Hemos de comprender que “el arte no es una imitación de la realidad, sino un suplemento metafísico de la misma”, según Nietzsche, y el rol de la música es el de translucir las cualidades dionisiacas ocultas en el alma del hombre. Mientras que la pintura, la escultura, la literatura, el teatro, la danza y el cine son manifestaciones apolíneas, claras, marcadas, limitadas por su contorno, asibles por los sentidos, el tacto y la razón, la música despliega una carga energética evanescente e invisible; su vibración afecta nuestro cuerpo, el despliegue ascendente o descendente de sus notas, sus cadencias eólicas intentan dar una expresión sensible a un misterio ultrasensorial. Y agrega el filósofo alemán: “Cuando se ha despojado completamente a la música de su verdadera dignidad, la de ser espejo dionisíaco del mundo, lo único que le queda, como esclava de la apariencia, es remedar la esencia de las formas de la apariencia, y producir un deleite externo con el juego de las líneas y las proporciones (…) pues la música no es reflejo de la apariencia, como lo son las otras artes, sino reflejo directo de la voluntad misma, y por tanto representa lo metafísico respecto a todo lo físico del mundo”.

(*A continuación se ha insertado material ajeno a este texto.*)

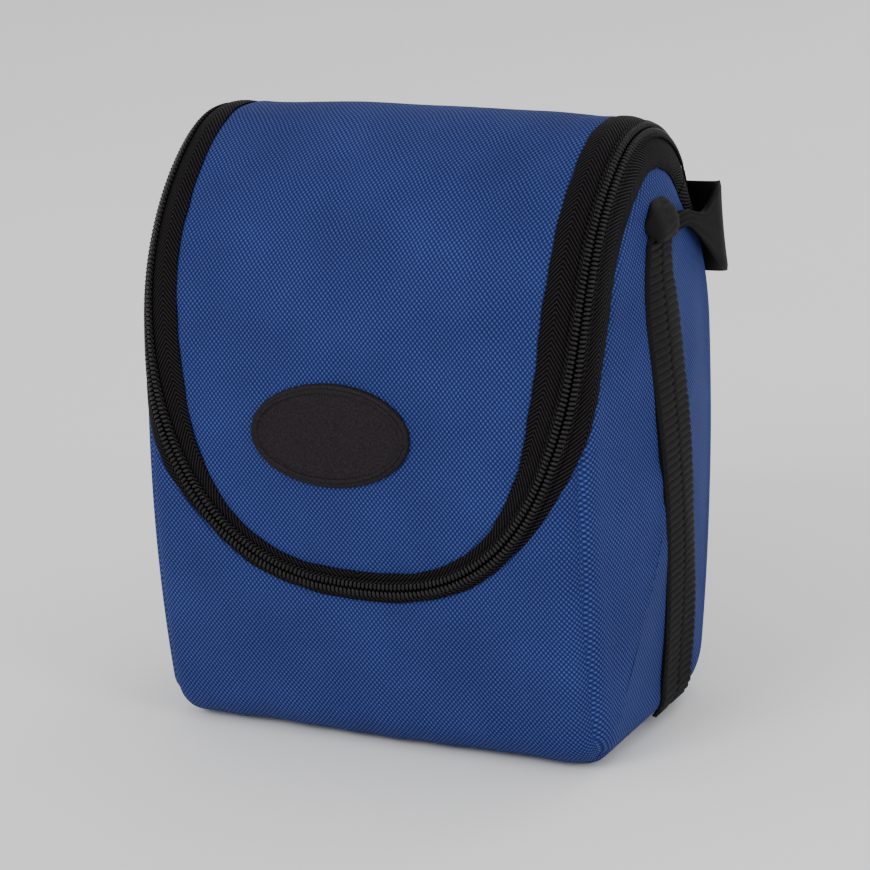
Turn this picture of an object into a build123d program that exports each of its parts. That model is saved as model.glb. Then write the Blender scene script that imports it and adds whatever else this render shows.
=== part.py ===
"""Soft padded carry case for a table-top telescope.

Millimetres, +Z up, front towards -Y. The origin is on the floor plane, under the flat base.
The wall is three layers (outer fabric, foam, lining) round one hollow. A U-shaped zip frees
the front and top as a flap that hinges at the top of the back.
"""
from build123d import *
from math import asin, cos, radians, sin
import os

# Overall size
HEIGHT = 210.0
HALF_WIDTH = 85.0          # half width at the edges of the side panels
SIDE_BULGE = 7.0           # how far the middle of a side panel stands beyond its edges
FRONT_Y = -64.0            # foremost point of the front
EDGE_RADIUS = 13.0         # soft edge between the side panels and the rest
CROWN_Y = -8.0             # middle of that bulge, a cap of an ellipsoid
CROWN_Z = 96.0
CROWN_SINK = 9.0           # depth of the ellipsoid's middle below the side
CROWN_DEPTH = 52.0
CROWN_HEIGHT = 92.0
CROWN_LAP = 0.2

# Side profile, as a chain of tangent arcs. An angle is that of the outward normal,
# turned from the back (+Y) towards the top (+Z).
BASE_FRONT_RADIUS = 16.0
SHOULDER_RADIUS = 84.0
CROWN_RADIUS = 37.0
BACK_TOP_RADIUS = 80.0
BASE_BACK_RADIUS = 22.0
FRONT_LOW_ANGLE = 188.0
FRONT_HIGH_ANGLE = 170.0
CROWN_FRONT_ANGLE = 122.0
SLOPE_ANGLE = 28.0         # the straight slope behind the top
BACK_LOW_ANGLE = -16.0
SLOPE_LENGTH = 26.0        # length of that slope, where the zip ends
TAIL_TURN = 18.0           # degrees by which the zip turns inwards on the slope

# Wall layers, as depths below the outer surface
FABRIC = 1.2
STIFFENER_TOP = 4.2
FOAM = 5.7
LINING = 6.5
BINDING = 7.5
BASE_SEAM_Z = 8.0          # the base tray turns up this far
BASE_BINDING_LOW = 7.5         # the tape over that seam inside covers this height
BASE_BINDING_HIGH = 20.5
SIDE_SPLIT = 1.0           # an inner layer is split this far inside its side wall

# Zip, as half widths seen from the front and the lowest point of each line
PANEL_EDGE = (69.0, 65.7)      # flap fabric meets the tape
COIL_INNER = (77.8, 63.9)
ZIP_LINE = (81.2, 60.2)        # where the two coil rows meet
COIL_OUTER = (84.9, 56.4)
TAPE_OUTER = (96.0, 55.6)
ZIP_STRAIGHT_Z = 179.0         # the sides are straight above this height
ZIP_BOTTOM_TURN = 24.0         # degrees turned by the shallow arc at the bottom
ZIP_SIDE_TURN = 22.0           # degrees turned by the long arc at each side
ZIP_SIDE_RADIUS = 190.0
COIL_RISE = 1.2
COIL_DEPTH = 6.8               # the coil stops this far behind the front at the sides
TAPE_DEPTH = 15.0              # and the tape stops here, on the side panel
GAP = 0.4                      # clearance between pieces of different bodies
HINGE_RISE = 1.6               # hinge axis above the outer surface

# Badge
BADGE_WIDTH = 60.0
BADGE_HEIGHT = 35.0
BADGE_THICK = 2.8
BADGE_CENTRE = (-7.5, 112.5)
BADGE_TILT = 2.0               # degrees by which its right end is higher
BADGE_RIM = 1.2
BADGE_RIM_INSET = 2.0
BADGE_RIM_STEP = 0.6

# Side webbing and its loops
WEBBING_WIDTH = 25.0
WEBBING_THICK = 1.4
WEBBING_Y = -3.0
WEBBING_TOP = 186.0
LOOP_Z = 174.0
LOOP_X = 84.8
LOOP_RADIUS = 7.0
LOOP_FRONT = -12.0
LOOP_BACK = 9.0
STRAP_END_HEIGHT = 5.0
STRAP_END_THICK = 2.2
STRAP_END_X = 88.3
STRAP_END_BACK = 11.0
STRAP_END_LENGTH = 22.0
STRAP_END_ROUND = 0.88

# Carry strap
STRAP_X = 88.5
STRAP_THICK = 1.6
STRAP_WIDTH = 30.0
STRAP_NECK = 6.0
STRAP_FLARE_START = 4.0        # it widens from its neck between these distances
STRAP_FLARE_END = 34.0
STRAP_REACH = 46.0             # pivot to the stretch behind the case
STRAP_CORNER = 20.0
STRAP_DROOP = 14.0             # degrees by which its arms hang down
STRAP_LEAN = 10.0              # degrees by which its lower edge stands further back
PIVOT_Y = 16.0

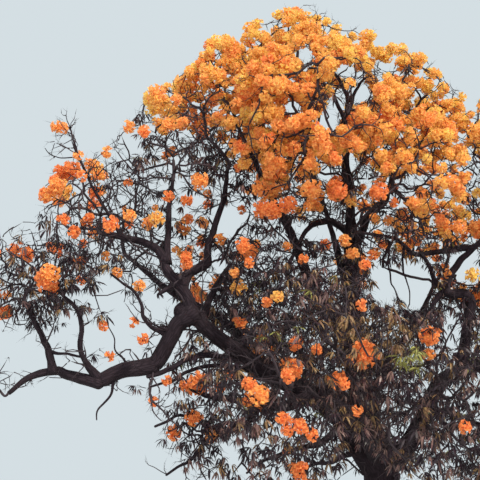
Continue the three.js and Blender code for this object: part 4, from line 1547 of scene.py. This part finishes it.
def leaf_mesh(seed, hang):
    """A leaf whose blades hang: 0 for a flat fan, 1 for straight down."""
    random = np.random.default_rng([FINE_SEED, seed])
    hub = np.array([STALK * STALK_OUT, 0, -STALK * (STALK_DOWN + STALK_HANG * hang)])
    corners = [np.array(end) for end in STALK_ENDS] + [hub]
    faces = [(0, 3, 1), (1, 3, 2), (2, 3, 0)]
    for blade in range(BLADES):
        aside = blade - MIDDLE_BLADE
        fan = aside * (FAN - FAN_HANG * hang) + random.uniform(-FAN_UNEVEN, FAN_UNEVEN)
        length = BLADE_LENGTH * (1 - SIDE_BLADE_SHORTER * abs(aside)) * random.uniform(*BLADE_UNEVEN)
        level = np.array([math.cos(fan), math.sin(fan), 0])
        side = np.array([-math.sin(fan), math.cos(fan), random.uniform(-BLADE_ROLL, BLADE_ROLL)])
        side /= np.linalg.norm(side)
        drop = DROP + DROP_HANG * hang + random.uniform(-DROP_UNEVEN, DROP_UNEVEN)
        place, gone = hub, 0
        rows = [len(corners)]
        corners.append(hub)
        for share, wide in BLADE_STATIONS:
            way = level * math.cos(drop) - np.array([0, 0, math.sin(drop)])
            place = place + way * length * (share - gone)
            drop, gone = min(drop + DROP_STEP, DROP_MOST), share
            rows.append(len(corners))
            edge = side * BLADE_WIDTH / 2 * wide
            corners += [place + edge, place - edge] if wide else [place]
        base, first, second, tip = rows
        faces += [(base, first + 1, first), (first, first + 1, second + 1), (first, second + 1, second)]
        faces.append((second, second + 1, tip))
    mesh = bpy.data.meshes.new(f"leaf_{seed}")
    mesh.from_pydata([tuple(c) for c in corners], [], faces)
    return mesh


print("a leaf has", len(leaf_mesh(0, 0.5).polygons), "triangles")

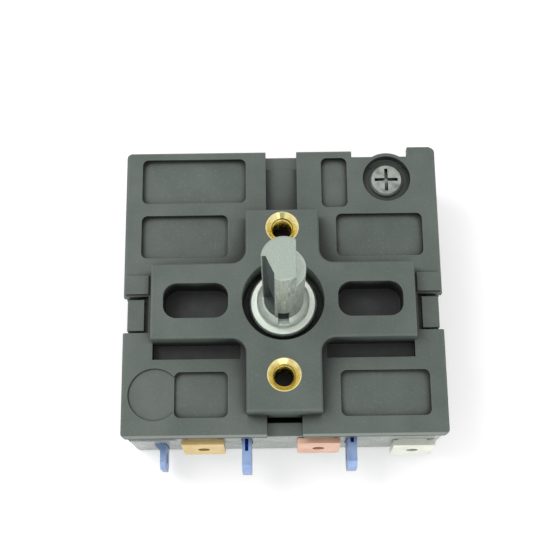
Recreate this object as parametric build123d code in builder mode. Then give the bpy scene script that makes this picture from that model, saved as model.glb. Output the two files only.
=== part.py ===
# Infinite switch for an electric cooking plate: a moulded case with a cross-shaped mounting
# boss, a push-to-turn shaft, a cam, a heated bimetal and three pairs of contacts.
# Millimetres. The origin is where the shaft's axis meets the front face of the boss,
# +Z runs along the shaft towards the knob, and the terminals are on the -Y side.
from build123d import *
import os
from math import cos, pi, radians, sin

os.makedirs("parts", exist_ok=True)

# Case
case_width = 48.0
case_up = 24.8
case_down = 19.65
case_depth = 20.0
face_drop = 3.5
plate = 3.0
lip = 1.5
parting = 0.6
inset = 0.25
wall = 2.0
floor = 2.0
case_corner = 0.8
edge_bevel = 0.3
seat_gap = 0.1

# Cross-shaped mounting boss
arm_margin = 4.5
arm_half = 5.7
stem_half = 5.5
stem_low = 16.5
stem_high = 14.0
boss_fillet = 2.1
boss_edge = 0.25

# Slots for the locating lugs of a bracket
slot_wall_in = 2.0
slot_wall_out = 1.8
slot_width = 5.3
slot_depth = 4.6
slot_corner = 2.0

# Threaded brass inserts, M4
insert_pitch = 22.4
insert_r = 2.5
thread_r = 1.65
insert_length = 6.3
insert_sunk = 0.1
insert_bevel = 0.7
insert_boss_wall = 1.4
insert_boss_drop = 1.1

# Pockets in the cover's face, in rows beside the boss
pocket_depth = 0.9
pocket_corner = 0.9
pocket_side = 2.5
pocket_inner = 8.3
row_height = 6.8
row_gap = 2.0
middle_row_gap = 1.9
low_row_gap = 4.3
top_left_inner = 5.5
mark_pocket_margin = 7.8
narrow_pocket = (6.2, 10.2)
trench_width = 2.4
trench_depth = 1.8
trench_start = 6.4
groove_half = 2.4
groove_depth = 1.7
notch_half = 2.6
ledge_margin = 3.8
ledge_y = (1.9, 4.8)
ledge_rise = 0.4
blank_mark_margin = 4.85
blank_mark_y = -13.3
blank_mark_r = 3.9
blank_mark_depth = 0.35
corner_lug_rise = 0.45

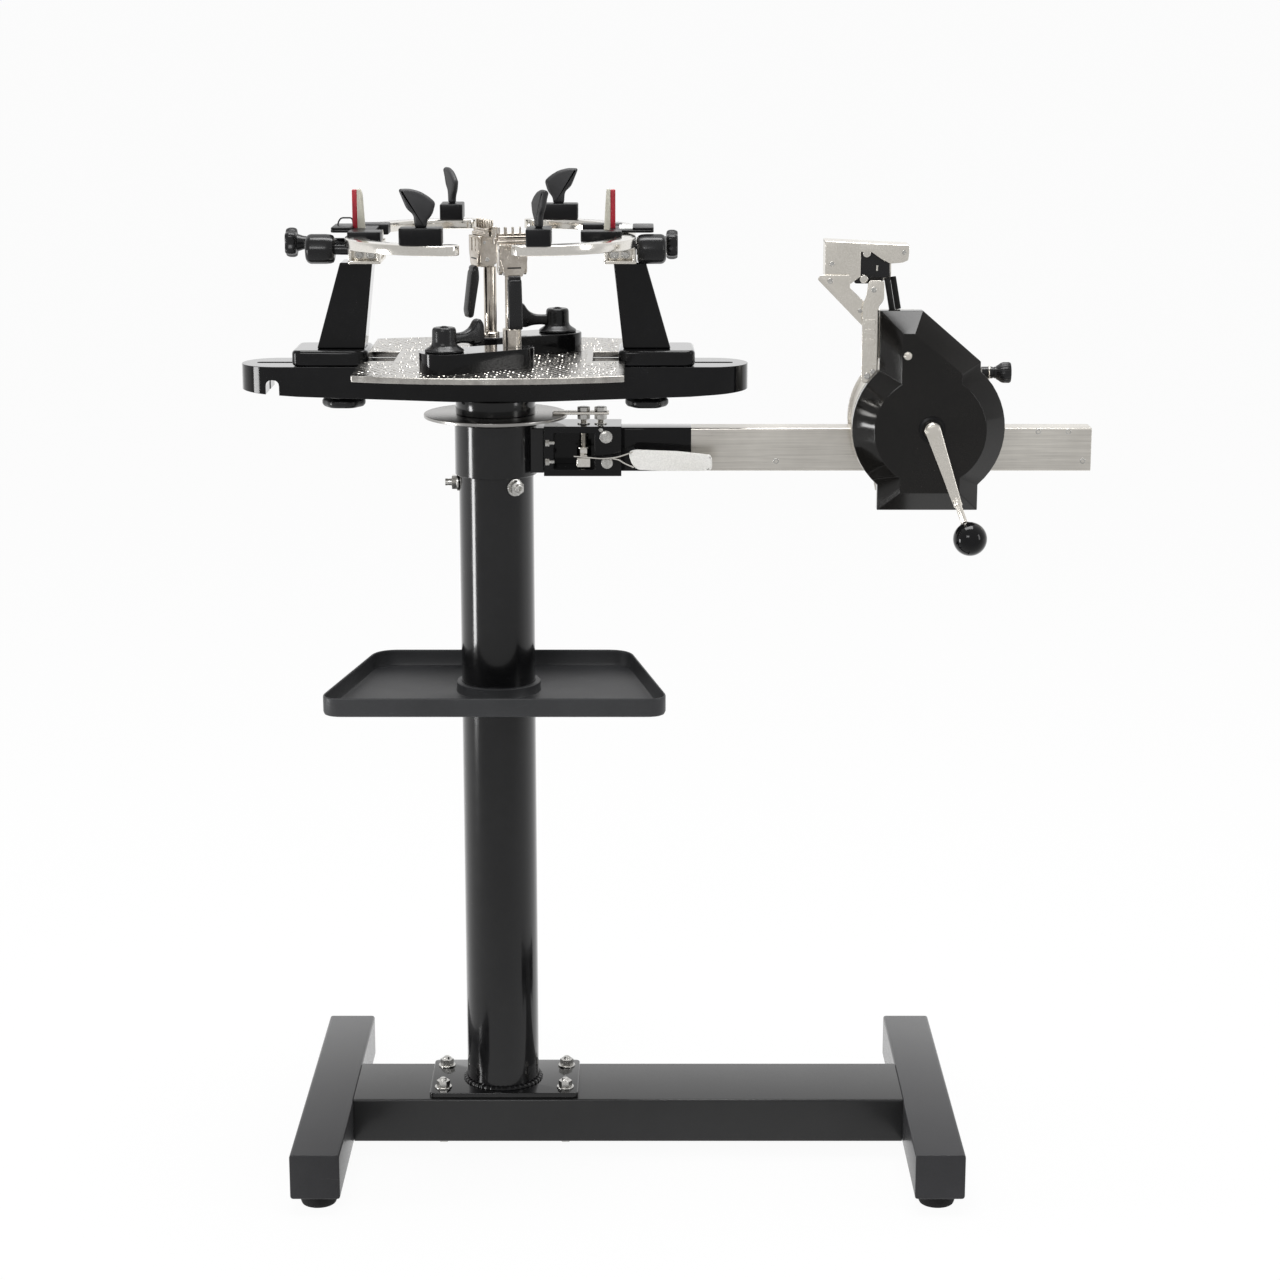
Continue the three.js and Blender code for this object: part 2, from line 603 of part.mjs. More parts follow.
// The front right arm and its hook are drawn, and mirrored for the other three places.
function addArm(sideName, side, rowName, row) {
  const half = arm.width / 2;
  const outside = arcPoints(arcCentreX, arcCentreY, arm.arcRadius + half, armStart, armEnd, arcSteps);
  const inside = arcPoints(arcCentreX, arcCentreY, arm.arcRadius - half, armEnd, armStart, arcSteps);
  const onArc = (angle) => [
    arcCentreX + arm.arcRadius * Math.cos(angle), arcCentreY + arm.arcRadius * Math.sin(angle),
  ];
  const body = join(
    raised([...outside, ...inside].reverse(), armBottomZ, armTopZ),
    upright(half, armBottomZ, armTopZ, ...onArc(armEnd), smallSides),
    upright(arm.bossRadius, armBottomZ, armTopZ, pivotX, -arm.pivotY, smallSides),
  ).scale([side, -row, 1]);
  addPart(`side_arm_${rowName}_${sideName}`, body, finish.nickel);

  const broad = side === row;
  const [x, y] = onArc((broad ? hookAnglesShare.broad : hookAnglesShare.narrow) * Math.PI);
  const halfLength = hook.blockLength / 2;
  const halfWidth = hook.blockWidth / 2;
  const neckZ = hook.blockHeight + hook.neckHalf;
  const leafTopZ = hook.blockHeight + hook.leafHeight;
  const neck = hook.neckHalf;
  const leaf = carried([
    [-neck, hook.blockHeight - overrun], [neck, hook.blockHeight - overrun], [neck, neckZ],
    [hook.leafHalf, hook.blockHeight + hook.leafHeight / 2], [hook.leafHalf - neck / 2, leafTopZ - neck],
    [0, leafTopZ - neck / 2], [-hook.leafHalf, leafTopZ], [-hook.leafHalf + neck / 2, leafTopZ - 2 * neck],
    [-neck, neckZ],
  ], -hook.leafThickness / 2, hook.leafThickness / 2);
  const pad = raised(
    boxOutline(-halfLength, halfLength, -halfWidth, halfWidth, hook.blockCorner), 0, hook.blockHeight,
  );
  const turn = (broad ? 0 : 90) + (row < 0 ? 0 : 180);
  addPart(`frame_hook_${rowName}_${sideName}`, join(pad, leaf)
    .rotate([0, 0, turn])
    .translate([side * x, -row * y, armTopZ + restingGap]), finish.rubber);
}

function addClamp(place) {
  const group = new THREE.Group();
  group.position.set(place.x, place.y, 0);
  machine.add(group);

  const baseTurn = place.baseTurn;
  const outline = capsuleOutline(clampBase.postRadius, clampBase.knobRadius, clampBase.spacing);
  const socket = upright(
    clampPost.radius + runningGap, baseTopZ - clampPost.depth, baseTopZ + overrun, 0, 0, smallSides,
  );
  const baseBody = cut(raised(outline, plateTopZ, baseTopZ), socket).rotate([0, 0, baseTurn]);
  addPart(`clamp_base_${place.name}`, baseBody, finish.glossBlack, group);

  const flangeTop = baseTopZ + camLever.flangeHeight;
  const lever = join(
    upright(camLever.flangeRadius, baseTopZ, flangeTop, 0, 0, smallSides),
    upright(camLever.hubRadius, baseTopZ, baseTopZ + camLever.height, 0, 0, smallSides),
    block(0, camLever.armLength + camLever.paddleLength / 2, -camLever.armHalf, camLever.armHalf,
      baseTopZ + camLever.armBottom, baseTopZ + camLever.armTop),
    carried(boxOutline(
      camLever.armLength, camLever.armLength + camLever.paddleLength,
      flangeTop, flangeTop + camLever.paddleHeight, camLever.paddleHalf,
    ), -camLever.paddleHalf, camLever.paddleHalf),
  );
  const bearing = THREE.MathUtils.degToRad(baseTurn);
  addPart(`cam_lever_${place.name}`, lever.rotate([0, 0, place.camTurn]).translate([
    clampBase.spacing * Math.cos(bearing), clampBase.spacing * Math.sin(bearing), 0,
  ]), finish.plastic, group);

  const postFootZ = baseTopZ - clampPost.depth + restingGap;
  const collarZ = baseTopZ + restingGap;
  addPart(`clamp_post_${place.name}`, join(
    upright(clampPost.radius, postFootZ, clampHeadZ, 0, 0, smallSides),
    upright(clampPost.collarRadius, collarZ, collarZ + clampPost.collarHeight, 0, 0, smallSides),
  ), finish.nickel, group);

  addClampHead(place, group);
}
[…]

La música es la madre del ser y como origen multiforme de un espíritu en busca de su identidad, es deseosa su aplicación, su puesta en marcha. Por ello la labor de Gastón Soublette y Günther Büchwald en los dos últimos festivales de cine de Valparaíso tiene la categoría de mágica, pues ellos, con su interpretación y el estado de trance al que lleva la improvisación frente a la gran pantalla, nos retrotrae al ritual primigenio de unión sináptica entre imagen y música, la reestructuración de los elementos apolíneos y dionisíacos que se da cuando en la sala oscura alguien ríe, se lamenta o guarda silencio; cuando la música ha logrado decir aquello que la palabra no puede.